HAPPINESS IS THE ROAD

Marillion

 

Neo-Prog

3.36 | 422 ratings

From Progarchives.com, the ultimate progressive rock music website

J-Man
Prog Reviewer
4 stars Happiness Is The Road is the fifteenth studio album from legendary British progressive rock act Marillion. Though it was met with rather mixed reactions upon its 2008 release, Happiness Is The Road has slowly become one of my favorite Marillion albums - surely no small feat when one considers how much I adore their vast discography. This ambitious double album pushes the boundaries of their trademarked sound, with its bleak atmospheres and 'seemingly' straightforward song structures coming nothing short of captivating. This lushly beautiful album is sleek, modern, and unique, yet it still manages to sound distinctly like Marillion when taking a look at its more subtle characteristics. It took at least two years of listening to Happiness Is The Road before it completely clicked, but this observation has eventually grown to become one of my favorites of theirs. Though the long playing time may scare away potential listeners, Happiness Is The Road is beautiful in nearly every sense of the word.

If you haven't followed Marillion since Fish was behind the microphone, you'll be in for quite a shock when you take out Happiness Is The Road for a spin. There isn't any neo-prog to be found here, and in its place is an atmospheric brand of alternative/art rock characterized by Steve Hogarth's gentle vocals, Mark Kelly's lush keyboard palette, Steve Rothery's spectacular guitar playing, Ian Mosley's relaxed drumming, and Pete Trewavas' clever basslines.

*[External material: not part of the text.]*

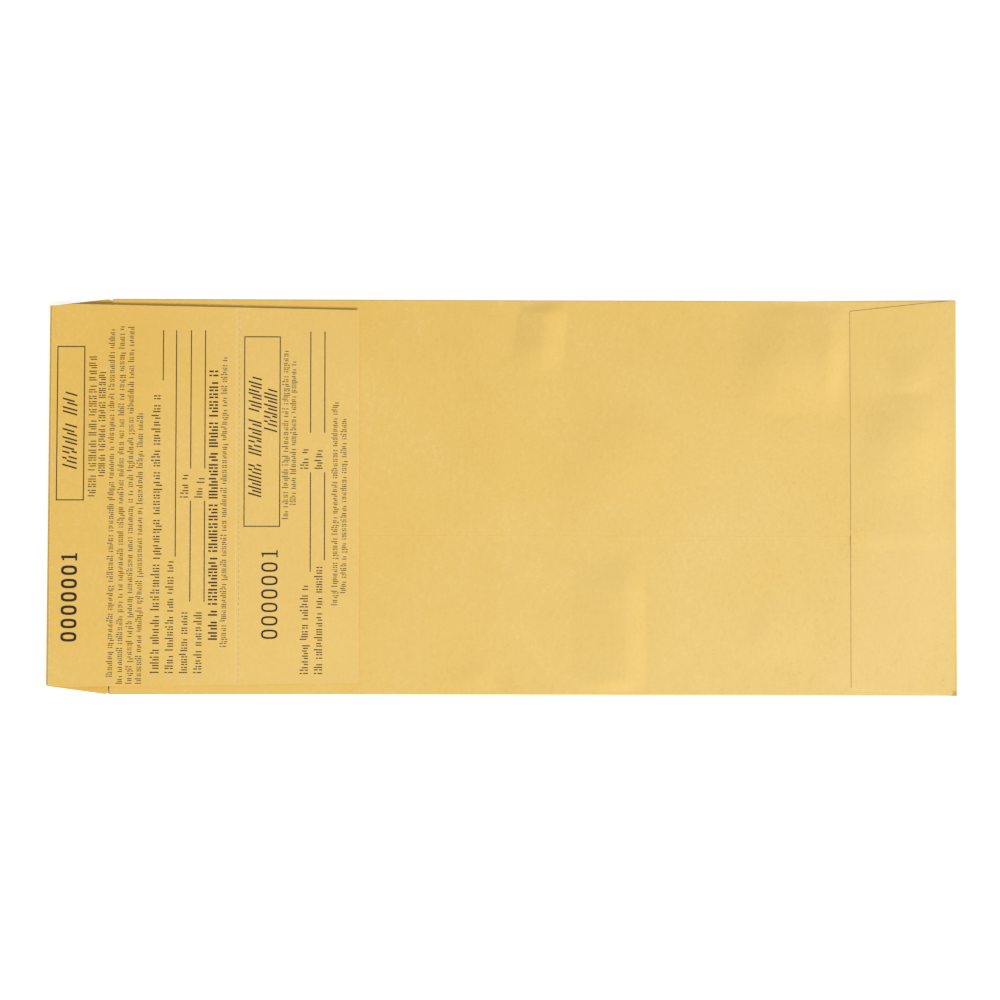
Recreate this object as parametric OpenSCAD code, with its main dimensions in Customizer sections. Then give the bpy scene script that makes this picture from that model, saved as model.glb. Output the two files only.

The mood portrayed throughout the vast majority is Happiness Is The Road is rather melancholic and somber - while never sounding 'dark', the subdued synthesizers, spacey guitar tones, and gentle vocals always give me a deep emotional connection to the compositions offered on this observation.

The two discs of Happiness Is The Road have different names, with the first disc entitled "Essence" and the second one called "The Hard Shoulder". As far as I'm concerned, both are virtually the same in terms of quality and musical style, and I tend to view Happiness Is The Road as more of a collective album than two separate ones. Both discs are filled with fantastic tunes, and my favorites from the first disc are probably "This Train is My Life", "Essence", and the epic "Happiness is the Road". "The Hard Shoulder" is also filled with highlights, with songs like "Asylum Satellite #1", "Older Than Me", "Whatever Is Wrong With You", "Especially True", and the jaw-dropping "Real Tears For Sale" especially standing out.

One of the best things about Happiness Is The Road is the absolutely killer production - the crystal clear sound makes every single note audible, and all of the instruments are placed perfectly in the mix. This production has just the right amount of atmosphere and clarity, and the end result is nothing short of breathtaking.

Happiness Is The Road isn't one of the most highly regarded Marillion efforts, but I tend to think that it's one of their best albums in recent memory. This is a beautiful, charming, and deceivingly complex album that slowly unveils itself as a painstakingly infectious observation. Yes, it demands quite a bit of patience on behalf of the listener, but I assure you that it's more than worth it in the end. While the unique brand of art rock embraced on Happiness Is The Road is bound to upset progressive rock purists, odds are that most of them have already given up on Marillion a long time ago. Happiness Is The Road is an essential purchase for the open-minded listener, and a criminally underrated album from one of history's greatest and most important progressive rock acts. This is worth nothing short of 4.5 stars in my book.